There may be educators who feel that a focus on behavioral skills is now unnecessary, given the increasing popularity of facilitated learning experiences, project-based learning, the maker movement, and competency-based education. In other words, perhaps more contemporary pedagogies and practices (present in a growing number of future ready schools) represent the answer to the question, “How do we nurture behavioral skills within students?” They very well may, but while next-generation teaching may be more facilitative and learning may be more experiential, students still needed to be guided, habits need to be modeled, and behavioral skills need to be taught. As Farrington and colleagues report:

…students are not likely to develop learning strategies in the absence either of explicit instruction or classwork that requires the use of such strategies. It may be most helpful to think about noncognitive factors as properties of the interactions between students and classrooms or school environments. Rather than being helpless in the face of students who lack perseverance and good academic behaviors, teachers set the classroom conditions that strongly shape the nature of students’ academic performance. The essential question is not how to change students to improve their behavior but rather how to create contexts, that better support students in developing critical attitudes and learning strategies necessary for their academic success. Thus, teaching adolescents to become learners may require educators to shift their own beliefs and practices as well as to build their pedagogical skills and strategies to support student learning in new ways. Academic behaviors and perseverance may need to be thought of as creations of school and classroom contexts rather than as personal qualities that students bring with them to school (p. 72).
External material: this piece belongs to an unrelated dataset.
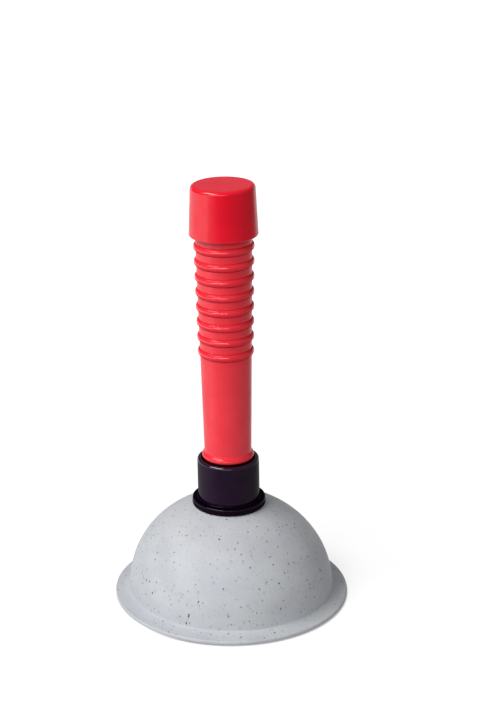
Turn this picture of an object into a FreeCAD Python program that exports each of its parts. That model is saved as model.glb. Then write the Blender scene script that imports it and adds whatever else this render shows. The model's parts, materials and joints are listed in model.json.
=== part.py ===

So how do we do it? What silver bullet or magic formula will help teachers and schools help students develop these habits? While there may be unique strategies about which we do not know, the practices that are likely to help develop critical behavioral skills are the very same research-based best practices about which we’ve read but may not have found time to implement or have not implemented well – rigorous and relevant teaching, collaborative learning, differentiation instruction…

The research is clear. The realities are understood. The natures of the future for which we are preparing students are undeniable. And, we know what to do, or could know what to do. We are the answer we’ve been waiting for.